La aldaba
Carlos Navarro Antolín
Qué clase de presidente o qué clase de persona
En la lista de lugares más chic para estar en la España de los años ochenta figuraba la bodeguilla de Felipe en el Palacio de la Moncloa, lugar de referencia en las últimas páginas teñidas de rosa de aquellos grandes semanales de información política. Cuentan las crónicas que era un lugar para encuentros culturales exclusivos, reservado para personalidades de prestigio, una estancia íntima de paredes blancas, azulejos y sofás confortables. El lugar enfocado para que las normas se relajaran, donde la conversación podía ser de asuntos ya más frívolos y el presidente podía ponerse el delantal para atender personalmente a sus invitados. Muchos andaluces, entre ellos muchos artistas, pasaron por esa bodeguilla en el largo período del felipismo. ¿Qué lugar podría equivaler hoy a aquella bodeguilla concebida por Felipe González con el atinado criterio de quien está obligado a buscar concordias, acuerdos, consensos y toda la parafernalia a que obligan las acciones de gobierno? El balconazo del doctor Sánchez desde el que se acarician los paños de sebka de la Giralda, un café en los jardines del Alcázar en la última tarde del año, un sencillo aperitivo en el convento de Santa Inés, un ágape en la casa de hermandad de la Macarena a la espera de que terminen de vestir a la Virgen de la Esperanza, la espera en el Patio de los Naranjos para rezarle al Cristo de la Corona un Viernes de Dolores, un despertar pausado con los cánticos de las hermanas de Madre de Dios, una visita a las cubiertas de la Catedral en un día gris, cuando ha cesado la lluvia y la piedra y el bronce alcanzan la pátina perfecta...
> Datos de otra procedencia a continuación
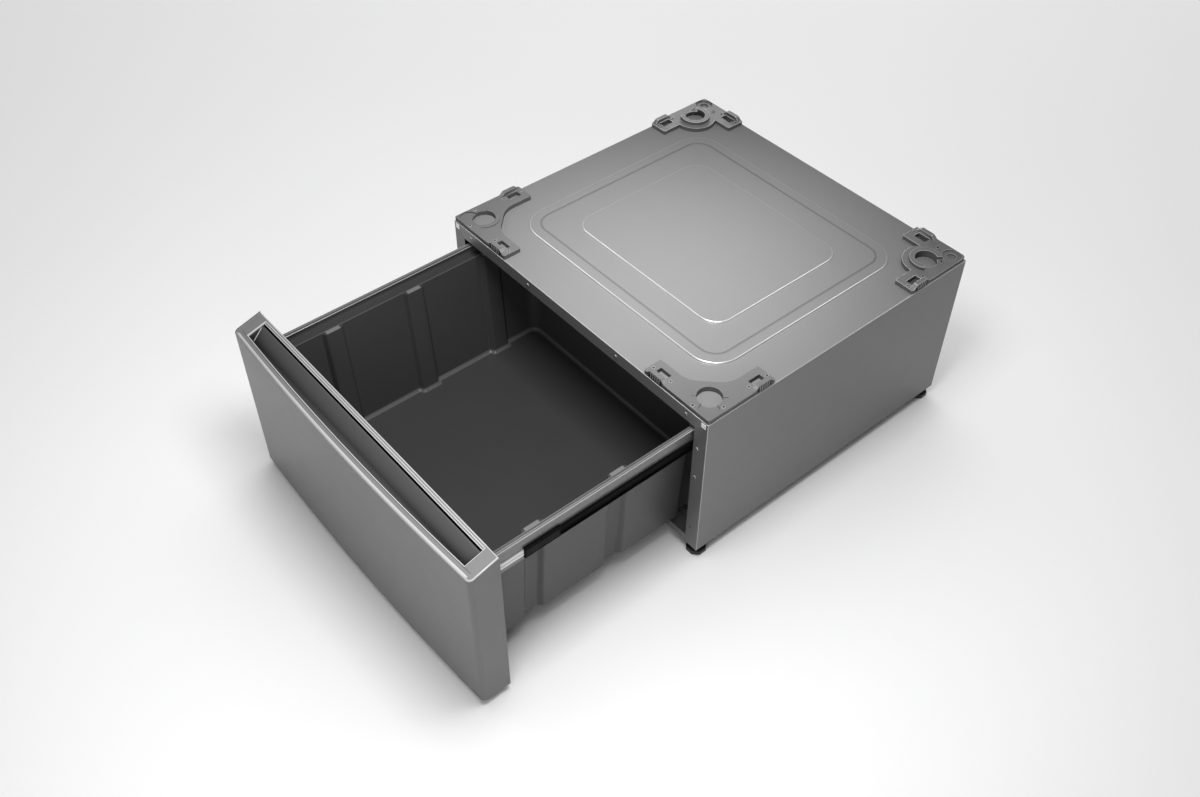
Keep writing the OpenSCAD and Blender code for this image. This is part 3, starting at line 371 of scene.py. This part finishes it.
def soften(bm, radius, wanted, segments=3, degrees=20, tint=0, clamp=True):
    """Rounds those sharp edges that the test picks, and tints the new faces if asked."""
    picked = [e for e in sharp_edges(bm, degrees) if wanted(e)]
    if not picked:
        return
    new = bevel(bm, picked, radius, segments, clamp)
    if tint:
        paint(new, tint)


def level(edge, height):
    """Whether an edge lies at a height."""
    return all(abs(v.co.z - height) < NEAR for v in edge.verts)


def upright(edge):
    a, b = (v.co for v in edge.verts)
    return (a.xy - b.xy).length < NEAR


def rise(edge):
    """Difference in height between an edge's two ends."""
    a, b = edge.verts
    return abs(a.co.z - b.co.z)


def wall_height(edge):
    """Height of the tallest upright face at an edge."""
    walls = [f for f in edge.link_faces if abs(f.normal.z) < UPRIGHT_FACE]
    return max([max(v.co.z for v in f.verts) - min(v.co.z for v in f.verts) for f in walls] or [0])


def block(bm, low, high):
    """Closed box between two corners."""
    low, high = Vector(low), Vector(high)
    scale = Matrix.Diagonal((*(high - low), 1))
    made = bmesh.ops.create_cube(bm, size=1, matrix=Matrix.Translation((low + high) / 2) @ scale)
    return made["verts"]


def settle(bm, before, place, axis):
    """Cleans what was built since before, and moves it from the origin to its place."""
    made = [v for v in bm.verts if v not in before]
    bmesh.ops.remove_doubles(bm, verts=made, dist=0.001 * MM)
    made = [v for v in bm.verts if v not in before]
    bmesh.ops.recalc_face_normals(bm, faces=list({f for v in made for f in v.link_faces}))
    turn = Vector((0, 0, 1)).rotation_difference(Vector(axis)).to_matrix().to_4x4()
    bmesh.ops.transform(bm, matrix=Matrix.Translation(place) @ turn, verts=made)


def turned(bm, profile, place, axis=(0, 0, 1), steps=32):
    """Closed body turned from (radius, height) points, standing at a place."""
    before = set(bm.verts)
    spots = [bm.verts.new((r * MM, 0, h * MM)) for r, h in profile]
    chain = [bm.edges.new(pair) for pair in zip(spots, spots[1:])]
    bmesh.ops.spin(bm, geom=spots + chain, cent=(0, 0, 0), axis=(0, 0, 1), angle=math.tau,
                   steps=steps, use_merge=True, use_duplicate=False)
    settle(bm, before, place, axis)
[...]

Cada sevillano tiene su lista de lugares con encanto. Hay un aljibe privado muy próximo a la Plaza del Cristo de Burgos donde se llevan algunos años celebrando encuentros a los que acude un público que, como el de aquella bodeguilla, es tan diverso como selecto. Gobernantes de todos los niveles, empresarios, profesionales liberales, juristas, economistas, periodistas... El caso es que se trata de un aljibe que en el influyente ámbito local y poco a poco hace las veces de aquella bodeguilla ochentera y noventera que ya la quisieran para sus clases prácticas muchas escuelas de negocio. Un experto lo denominaría como "espacio". Otro como lugar de "sinergias productivas". Es un aljibe con mesas y sillas como las de una caseta, una palma rizada a mano de las que adornan los balcones en Semana Santa, una guitarra bien tocada, una voz digna de libro (la voz) y un elenco de señoras y señores dispuestos a eso tan difícil que es el arte de escuchar y, todavía más difícil, de saber cuándo hay que participar con un comentario o con unas palmas. Este aljibe es una suerte de fragua del arte de la convivencia. Tiene el efecto de un oasis en el desierto de la crispación, la capacidad de aislar al que penetra en sus muros hasta tal punto que cuentan que a algunas personalidades se les fue la hora. O quizás, quién sabe, lograron el objetivo de atrapar el tiempo. Porque este aljibe tan selecto tiene el encanto de la espontaneidad. Como el poema, quien lo probó, lo sabe.